Life Insurance Payouts: Are You Earning Enough on the Money?

Last Updated Aug 30, 2010 7:57 PM EDT

Did you get a payout from a life insurance policy? Is it sitting in a special checking account provided by the insurance company?

A class action lawsuit, filed recently and amended today, slams the Prudential Insurance Company of America for taking financial advantage of beneficiaries. Pru earns 5 to 6 percent on that money, the complaint says, while crediting the accounts with an interest rate of only 0.5 to 1.2 percent. The families think that all the earnings should belong to them.

Whether Pru owes more money is up to a judge and jury to decide. At present, these accounts provide the same service that you'd get from a bank money market account and are paying about the same amount of interest. They make sense as a way of managing large lump sums, short term.

What I question is whether families are unfairly steered into this insurance-company deal when it might have been better to ask for a check in the mail.

But first, a word about the lawsuit. It got a lot of press because the policies were issued under the Servicemembers' Group Life Insurance program, available to military men and women and administered by Prudential. Jeffrey M. Lucey, who died in 2004, named his parents, Joyce and Kevin, as beneficiaries of his $250,000 policy. Scott W. Eiswert, who died in 2008, left his wife, Tracy, $400,000. They could choose a lump-sum payout or spread it out over many months. Four other military families have joined the complaint.

Pru, like most insurance companies, automatically put the lump-sum payouts into what's known as a retained-asset account. It's a holding pen for cash -- for military and nonmilitary families alike. Beneficiaries get checkbooks and can write checks or ("drafts") on those accounts at any time and for any amount, including the lump sum. The Luceys took out their money gradually, over five years. Ms. Eiswert took hers within eight months.

Retained-asset accounts are invested along with the insurers' general pool of money. The company fixes your interest rate and can change it at any time.

Currently, Pru pays 0.5 percent. That's the same as my bank pays on money market accounts of at least $50,000. Some banks and credit unions pay more (yes, I should change my bank). Money market mutual funds yield about 0.2 percent today. So for cash you can tap at any time, the insurance company looks okay. If you die while holding a retained asset account, the interest as well as the principal goes to heirs untaxed.

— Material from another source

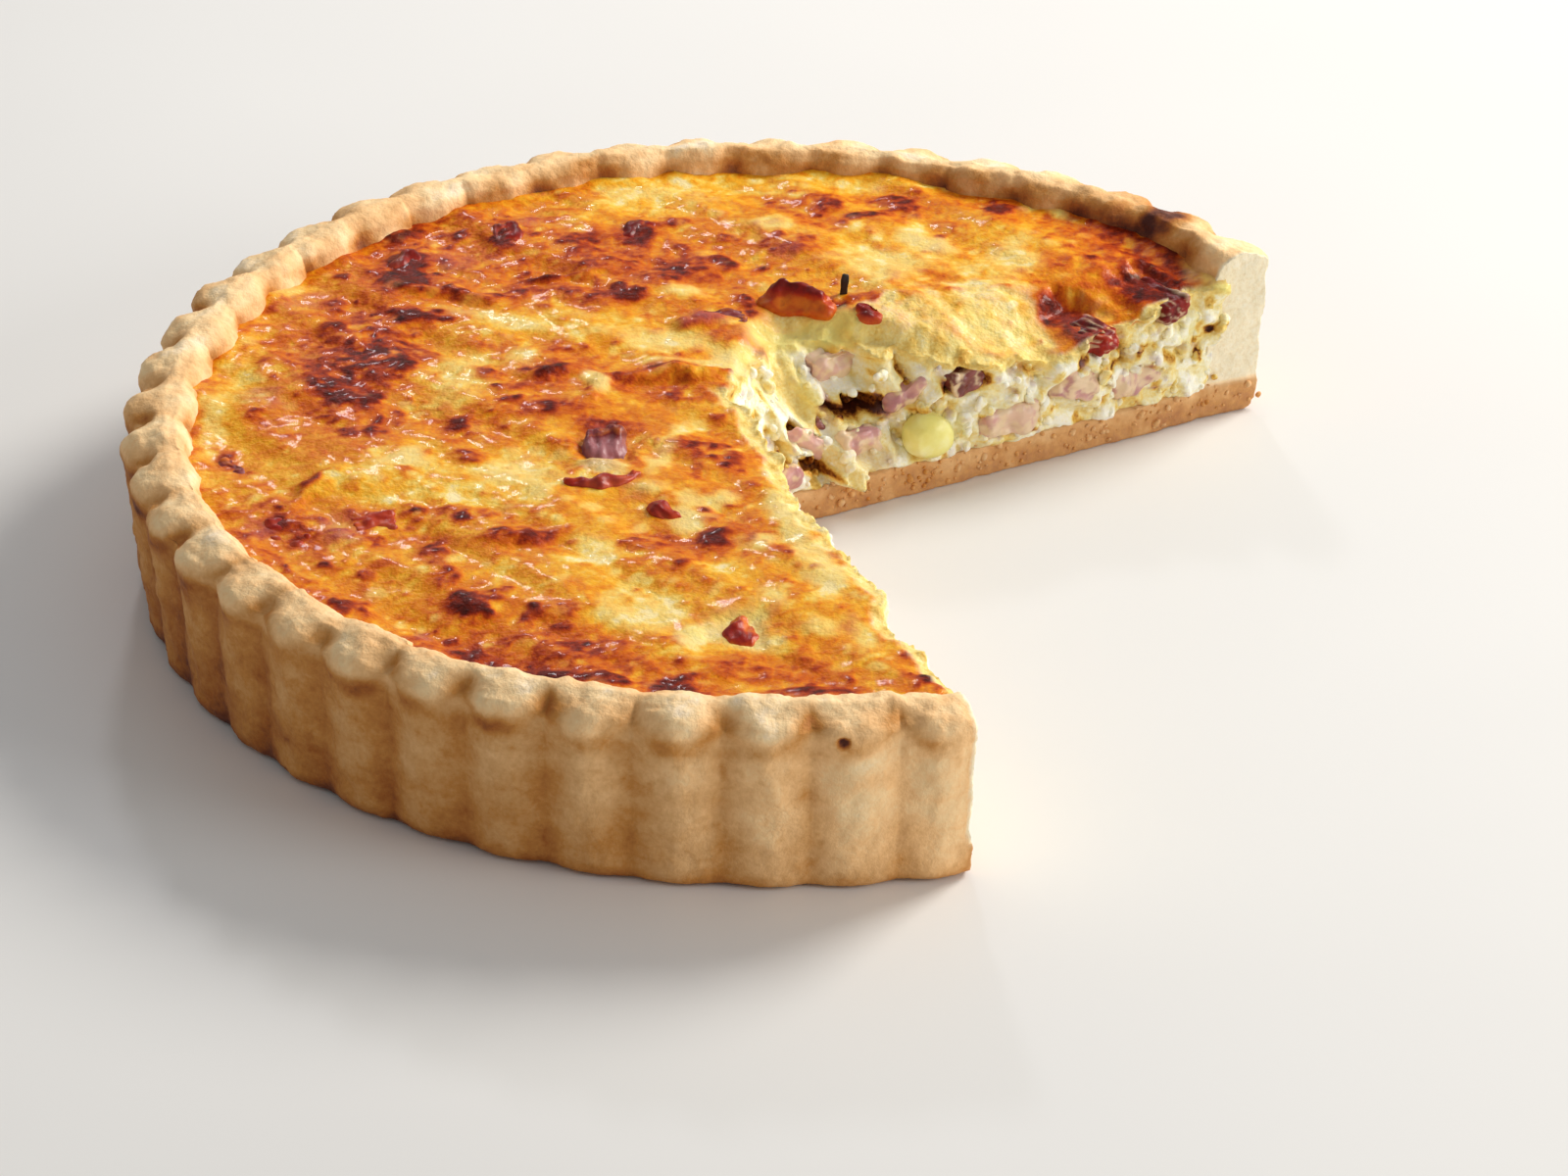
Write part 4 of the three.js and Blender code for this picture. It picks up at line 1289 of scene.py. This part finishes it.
@dataclass
class CustardFilling:
    """The set custard with its browned top and its two curdy cut faces, and curds that have come loose."""

    tin: Tin
    sector: Sector
    top: BrownedTop
    curds: CurdRelief
    grid_mm: float = 0.62
    face_mm: float = 0.44
    floor_mm: float = 6.15
    overlap_mm: float = 1.0  # how far it reaches into the wall of the case
    slab_mm: float = 40.0
    knife_heights: tuple = (3.0, 40.0)  # the cut runs from the one to the other
    coarseness: float = 0.8  # the share of the curds' relief that the faces get
    loose: int = 560
    loose_span: tuple = (2, 103, 98)
    loose_heights: tuple = (7, 27)

    def face(self, s: Array, z: Array) -> Array:
        """How far the torn and curdy faces stand out."""
        return self.sector.face(s, z, self.tin.fill) + self.coarseness * self.curds.at("stand", s, z)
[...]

The advantage of a retained-asset account is that it saves you from thinking about money at an emotionally difficult time. It also saves mistakes. "We don't think that a check in the mail is the best settlement option for beneficiaries," says Pru spokesperson Bob DeFillippo. "It might be dropped into a drawer and forgotten, or mislaid." It's also convenient for paying current expenses.

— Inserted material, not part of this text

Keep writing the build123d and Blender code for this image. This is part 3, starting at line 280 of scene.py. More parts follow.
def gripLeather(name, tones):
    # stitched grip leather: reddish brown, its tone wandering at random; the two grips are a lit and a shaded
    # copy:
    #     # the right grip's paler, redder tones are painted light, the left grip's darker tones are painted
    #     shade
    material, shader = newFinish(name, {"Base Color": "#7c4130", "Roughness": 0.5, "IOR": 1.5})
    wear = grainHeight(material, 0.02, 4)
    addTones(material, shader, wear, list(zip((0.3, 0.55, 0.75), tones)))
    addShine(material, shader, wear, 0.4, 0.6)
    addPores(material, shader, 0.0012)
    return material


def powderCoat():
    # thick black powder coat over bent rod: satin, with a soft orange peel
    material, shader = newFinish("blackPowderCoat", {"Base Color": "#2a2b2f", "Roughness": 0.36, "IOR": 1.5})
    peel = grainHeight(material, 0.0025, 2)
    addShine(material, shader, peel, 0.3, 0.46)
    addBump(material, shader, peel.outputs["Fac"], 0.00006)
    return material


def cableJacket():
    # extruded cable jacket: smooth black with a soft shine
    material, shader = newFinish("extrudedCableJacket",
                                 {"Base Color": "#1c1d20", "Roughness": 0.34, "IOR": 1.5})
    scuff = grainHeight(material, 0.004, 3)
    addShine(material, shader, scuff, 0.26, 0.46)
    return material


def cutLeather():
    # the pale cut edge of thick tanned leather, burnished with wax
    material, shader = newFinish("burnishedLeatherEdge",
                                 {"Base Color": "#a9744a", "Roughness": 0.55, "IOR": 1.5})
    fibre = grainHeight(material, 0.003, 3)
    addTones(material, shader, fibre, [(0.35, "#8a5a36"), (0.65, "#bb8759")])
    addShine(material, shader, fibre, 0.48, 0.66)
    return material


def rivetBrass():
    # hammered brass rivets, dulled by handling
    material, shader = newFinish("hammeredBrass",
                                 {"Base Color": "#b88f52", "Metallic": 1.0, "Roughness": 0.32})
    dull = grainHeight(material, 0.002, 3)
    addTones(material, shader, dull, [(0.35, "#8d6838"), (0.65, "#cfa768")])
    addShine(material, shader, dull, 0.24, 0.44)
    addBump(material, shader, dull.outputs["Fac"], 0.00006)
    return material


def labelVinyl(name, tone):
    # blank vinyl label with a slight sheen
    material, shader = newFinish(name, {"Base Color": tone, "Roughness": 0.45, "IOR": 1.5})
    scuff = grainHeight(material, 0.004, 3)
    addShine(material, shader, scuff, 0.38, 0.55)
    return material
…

On the other hand, you might want that lump sum immediately, to invest in a higher paying certificate of deposit.

The claim form for military policies tells the families that lump sums are paid through retained-asset accounts. It doesn't mention putting checks directly into the mail. DeFillippo says that Pru will send checks but families have to call and ask about it.

"The client decides on the options," DeFillippo says. "The Department of Veterans Affairs tells us what to do." Questions left with the DVA weren't answered by the time I filed this column. Pru and the department are currently in discussions about handling these accounts.

On nonmilitary payouts, you might or might not be told about direct pay. In the past two years, Pru has disclosed this option when beneficiaries make a claim, but only in a separate brochure. The simple, one-stop and recommended choice is the insurance account.

There are two potential drawbacks to retained-asset accounts compared with bank options. They aren't insured by the Federal Deposit Insurance Company. If the insurance company failed, you'd be covered for $300,000 in most states ($500,000 in some) by the industry-backed State Guaranty Funds. Bank and credit union accounts are insured for up to $250,000, but you can multiply your coverage by using different types of accounts or dividing your money among different banks.

Also, liability isn't clear if someone forges your name on the check. In two lawsuits against MetLife, reported by Bloomberg magazine, the insurance company and the bank that administered the accounts pointed fingers at each other and both declined to pay. (Eventually, judges ruled that banks might have liability and the parties settled). If you had your own account, the bank would be liable for cashing a forged check.

Regardless of the new lawsuit's merits, it's stirring up some state insurance regulators. Kentucky prohibited insurance companies from putting money into retained-asset accounts automatically. They first have to first disclose the terms and get the beneficiary's consent. If there's no reply, the check is mailed out. A number of other states are considering similar proposals.

Retained-asset accounts are a reasonable and convenient choice, and will be better if better disclosed. But don't leave the money there long. For long-term support, you want the payout invested for higher income and growth.